Segundo ela, cinema é diversão mas também deve ter função social, mesmo exibindo cenas de violência explícita, que causam tanto interesse, especialmente no público jovem. "Precisamos parar de investir em morte e investir em vida", comenta.
"Os filmes que gosto de ver e de fazer são os que entretêm, mas que deixam algo para digerir por um tempo. Uma reflexão a respeito do que ainda não perdemos e para onde vai a criatividade e a resistência das crianças quando somem as oportunidades que têm para crescer", diz Lund.
"Pro Dia Nascer Feliz" também tenta prender o espectador com situações extremas vividas dentro da escola. "Tentei trabalhar o filme como uma peça de entretenimento com conteúdo, reflexão. Ele é duro porque não tinha como não ser", conta Jardim, que pesquisou escolas e descobriu situações em que professores não têm controle sobre alunos por conta da violência.
Em "Meninas", Sandra enxerga famílias desestruturadas. "Se não trabalhar a família, não adianta investir milhões em educação", diz. No filme, uma adolescente de 13 anos se torna mãe e viúva em três meses, período entre o nascimento do filho e o assassinato do pai, um traficante da Rocinha.
"Acho que está mais do que na hora de nós, a sociedade, nos organizarmos para fazer trabalhos belíssimos como alguns que já são feitos", diz Werneck, que corre atrás de parcerias para exibir "Meninas" em ONGs, escolas públicas e espaços onde a população possa refletir sobre o tema da gravidez na adolescência.
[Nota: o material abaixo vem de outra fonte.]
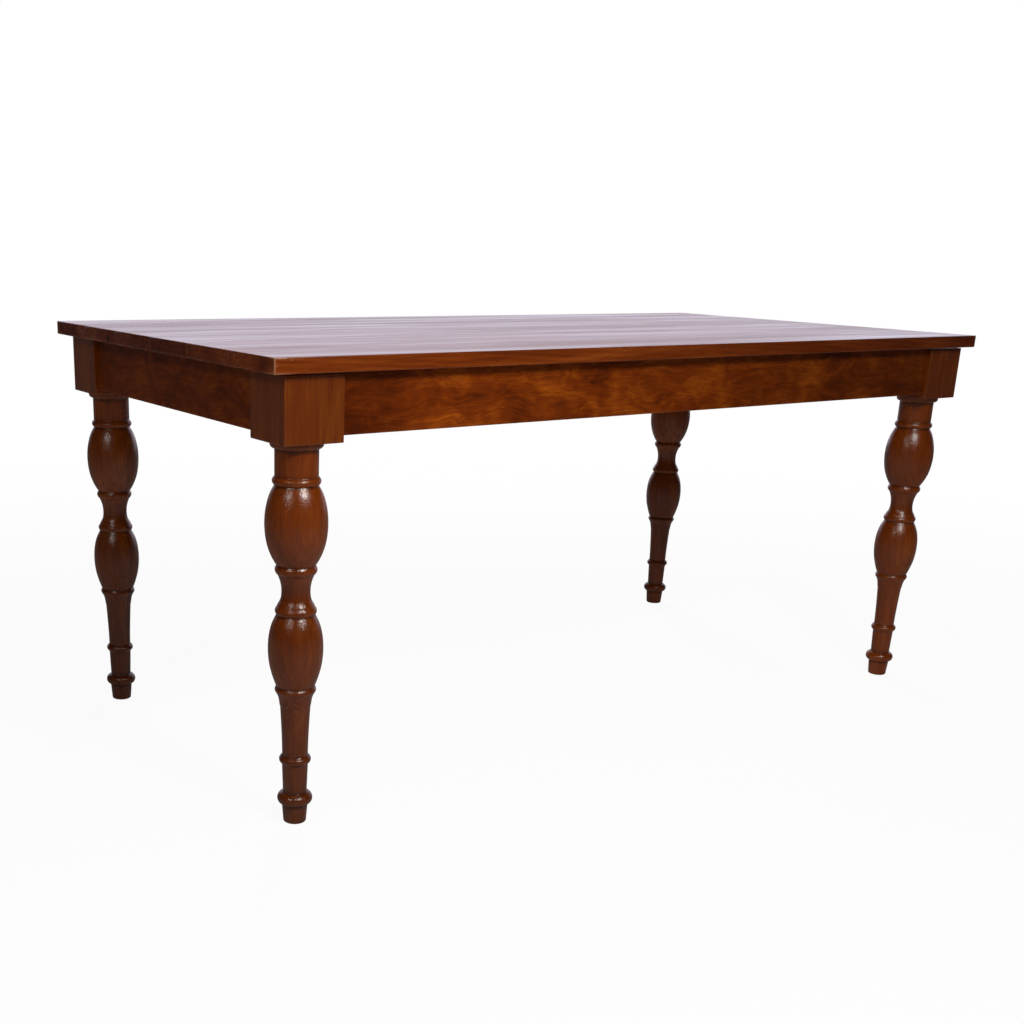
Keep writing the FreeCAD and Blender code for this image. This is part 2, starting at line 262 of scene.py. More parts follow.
@dataclass(frozen=True)
class EasedBlock:
    """A straight piece of wood on a flat outline, with its sharp edges rounded over."""

    outline: list[Flat]
    low: float
    high: float
    radius: float
    seam_radius: float = 0.0
    seam_places: tuple[float, ...] = ()
    least_seam: float = 20 * MM
    least_face: float = 300 * MM * MM
    wear_reach: float = 1.4 * MM
    wear_power: float = 1.5
    steps: tuple[float, ...] = (1.5 * MM, 2.5 * MM, 5.0 * MM)
    sprayed: float = 1.0

    def planes(self) -> list[tuple[Vector, Vector]]:
        """The piece's flat sides, each as a point and an outward normal."""
        up = Vector((0, 0, 1))
        sides = [(up * self.low, -up), (up * self.high, up)]
        for here, after in zip(self.outline, self.outline[1:] + self.outline[:1]):
            run = Vector((*after, 0)) - Vector((*here, 0))
            sides.append((Vector((*here, 0)), Vector((run.y, -run.x, 0)).normalized()))
        return sides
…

Jardim diz que não quer que as pessoas saiam do cinema indignadas. "A indignação passa rápido. Prefiro que obtenham um conhecimento emocional sobre uma realidade do adolescente. Isso é muito mais poderoso porque nos leva a tomar decisões e ajuda a formar uma geração que se comportará de outra maneira em relação à escola, cobrando melhorias."